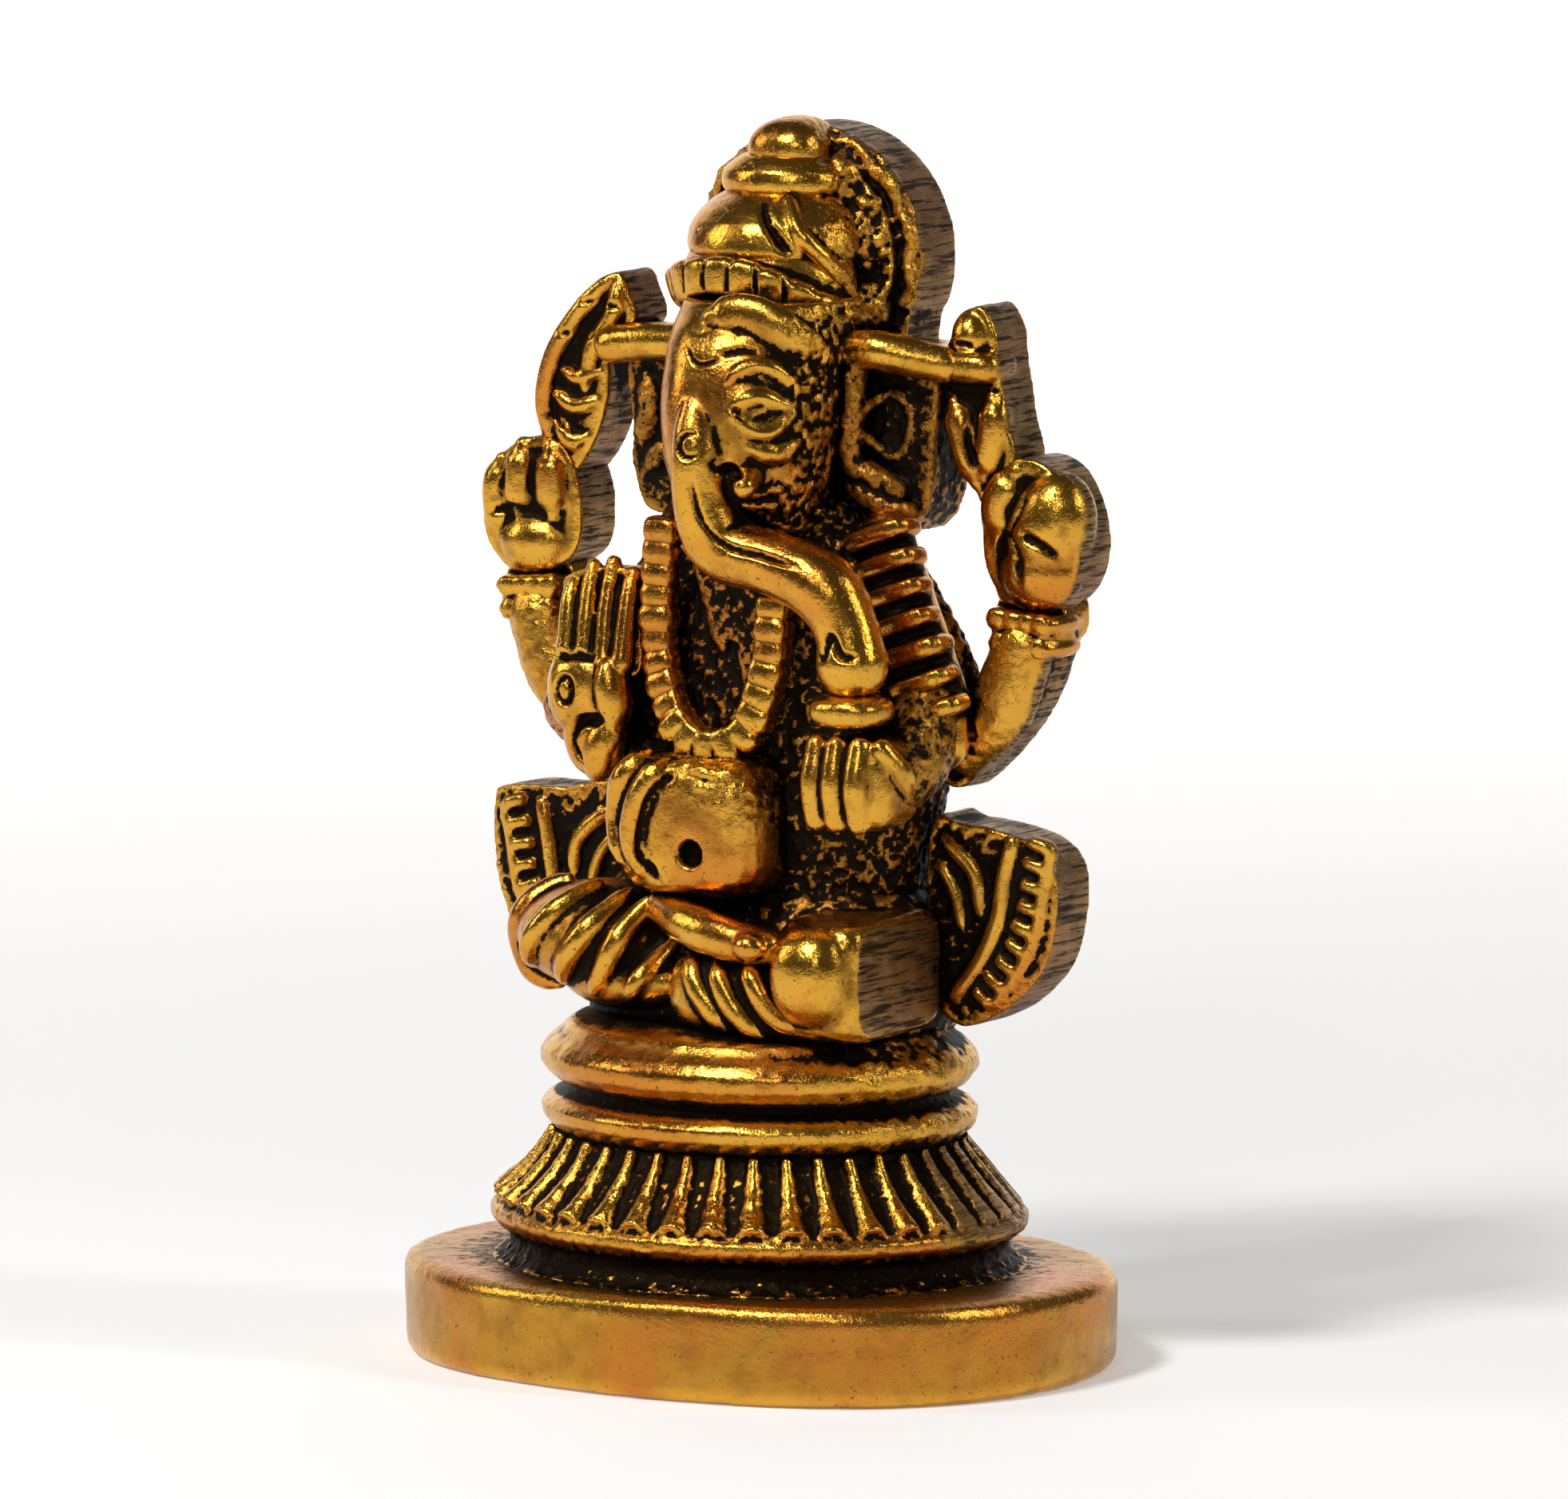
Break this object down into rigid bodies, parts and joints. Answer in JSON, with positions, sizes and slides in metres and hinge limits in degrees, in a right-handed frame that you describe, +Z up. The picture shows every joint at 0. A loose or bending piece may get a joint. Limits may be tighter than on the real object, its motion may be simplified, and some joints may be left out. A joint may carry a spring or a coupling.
{
  "type": "hindu deity statue",
  "caption": "Small cast brass figure of a seated, four-armed, elephant-headed deity with a halo, on a flared oval pedestal and slab.",
  "frame": {"origin": "middle of the underside of the base slab, at the bottom centre of the bounding box", "axes": "+Z up, the figure faces -Y, +X is the viewer's right when looking at its face"},
  "size_m": [0.0444, 0.035, 0.075],
  "materials": {
    "polished_brass": "polished highlights over dark patina in the recesses",
    "recess_brass": "cast surface with dark patina",
    "filed_brass": "polished faces with filed, streaked edges",
    "slab_brass": "satin, ground side and rough cast top"
  },
  "bodies": {
    "root": {"base_slab": "slab_brass", "belly": "polished_brass", "crossed_foot": "polished_brass", "crown_band": "polished_brass", "crown_dome": "polished_brass", "crown_finial": "polished_brass", "crown_ring": "polished_brass", "garland": "polished_brass", "halo": "filed_brass", "head": "polished_brass", "left_axe": "polished_brass", "left_bangle": "polished_brass", "left_bolster": "filed_brass", "left_ear": "recess_brass", "left_fist": "polished_brass", "left_front_arm": "recess_brass", "left_leg": "polished_brass", "left_link_bar": "polished_brass", "left_open_palm": "polished_brass", "left_raised_arm": "filed_brass", "lotus_skirt": "polished_brass", "lower_ring": "polished_brass", "pleat_fan": "polished_brass", "right_bangle": "polished_brass", "right_bolster": "filed_brass", "right_ear": "recess_brass", "right_fist": "polished_brass", "right_front_arm": "recess_brass", "right_front_hand": "polished_brass", "right_goad": "polished_brass", "right_leg": "polished_brass", "right_link_bar": "polished_brass", "right_raised_arm": "filed_brass", "seat": "recess_brass", "shoulder_shawl": "polished_brass", "sweet": "polished_brass", "torso": "recess_brass", "trunk": "polished_brass", "tusk": "polished_brass", "upper_ring": "polished_brass"}
  },
  "joints": []
}
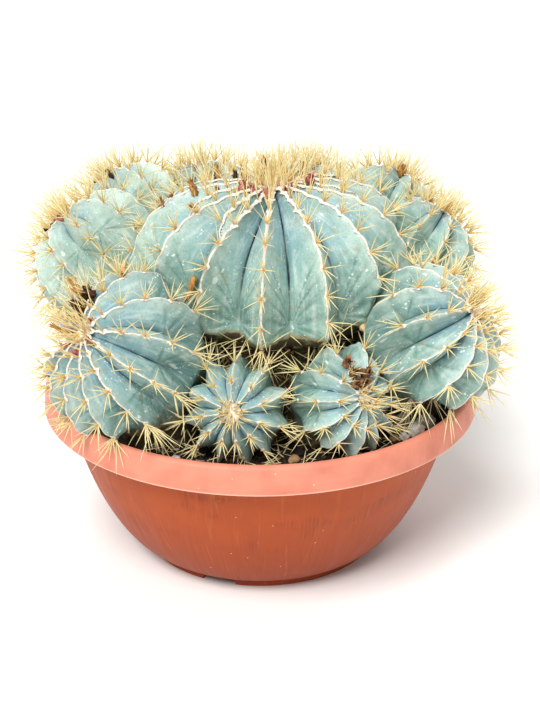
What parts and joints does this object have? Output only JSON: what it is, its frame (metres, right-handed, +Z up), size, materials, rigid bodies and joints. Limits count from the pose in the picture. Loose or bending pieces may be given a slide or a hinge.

_ _ _ _ _ _ _

#### Task directions
All the entries above need to be reproduced exactly.

#### Output for this exercise
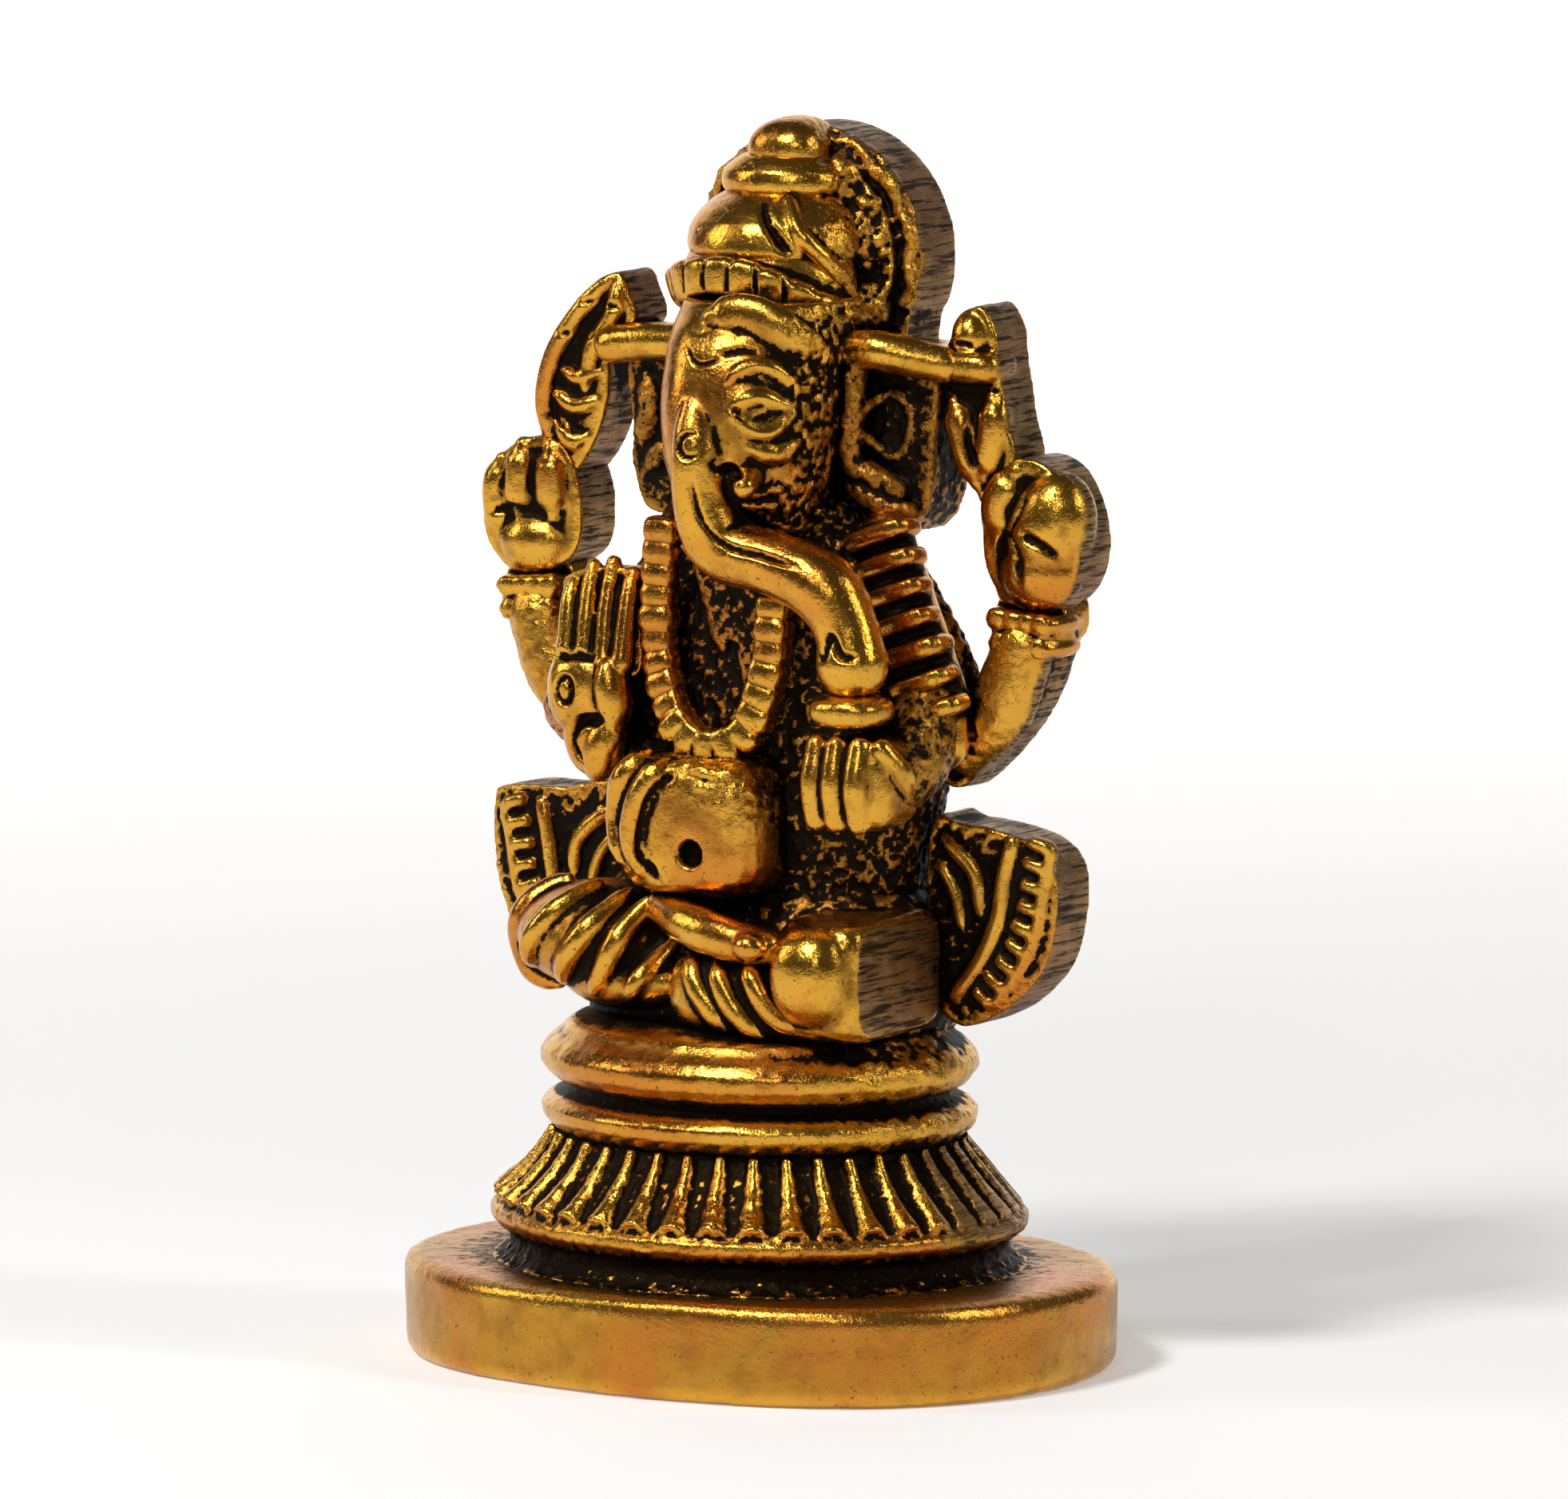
Break this object down into rigid bodies, parts and joints. Answer in JSON, with positions, sizes and slides in metres and hinge limits in degrees, in a right-handed frame that you describe, +Z up. The picture shows every joint at 0. A loose or bending piece may get a joint. Limits may be tighter than on the real object, its motion may be simplified, and some joints may be left out. A joint may carry a spring or a coupling.
{
  "type": "hindu deity statue",
  "caption": "Small cast brass figure of a seated, four-armed, elephant-headed deity with a halo, on a flared oval pedestal and slab.",
  "frame": {"origin": "middle of the underside of the base slab, at the bottom centre of the bounding box", "axes": "+Z up, the figure faces -Y, +X is the viewer's right when looking at its face"},
  "size_m": [0.0444, 0.035, 0.075],
  "materials": {
    "polished_brass": "polished highlights over dark patina in the recesses",
    "recess_brass": "cast surface with dark patina",
    "filed_brass": "polished faces with filed, streaked edges",
    "slab_brass": "satin, ground side and rough cast top"
  },
  "bodies": {
    "root": {"base_slab": "slab_brass", "belly": "polished_brass", "crossed_foot": "polished_brass", "crown_band": "polished_brass", "crown_dome": "polished_brass", "crown_finial": "polished_brass", "crown_ring": "polished_brass", "garland": "polished_brass", "halo": "filed_brass", "head": "polished_brass", "left_axe": "polished_brass", "left_bangle": "polished_brass", "left_bolster": "filed_brass", "left_ear": "recess_brass", "left_fist": "polished_brass", "left_front_arm": "recess_brass", "left_leg": "polished_brass", "left_link_bar": "polished_brass", "left_open_palm": "polished_brass", "left_raised_arm": "filed_brass", "lotus_skirt": "polished_brass", "lower_ring": "polished_brass", "pleat_fan": "polished_brass", "right_bangle": "polished_brass", "right_bolster": "filed_brass", "right_ear": "recess_brass", "right_fist": "polished_brass", "right_front_arm": "recess_brass", "right_front_hand": "polished_brass", "right_goad": "polished_brass", "right_leg": "polished_brass", "right_link_bar": "polished_brass", "right_raised_arm": "filed_brass", "seat": "recess_brass", "shoulder_shawl": "polished_brass", "sweet": "polished_brass", "torso": "recess_brass", "trunk": "polished_brass", "tusk": "polished_brass", "upper_ring": "polished_brass"}
  },
  "joints": []
}
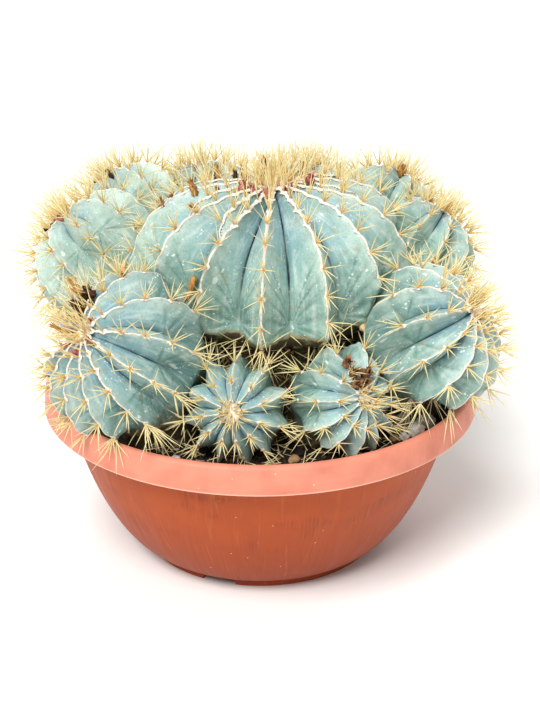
What parts and joints does this object have? Output only JSON: what it is, its frame (metres, right-handed, +Z up), size, materials, rigid bodies and joints. Limits count from the pose in the picture. Loose or bending pieces may be given a slide or a hinge.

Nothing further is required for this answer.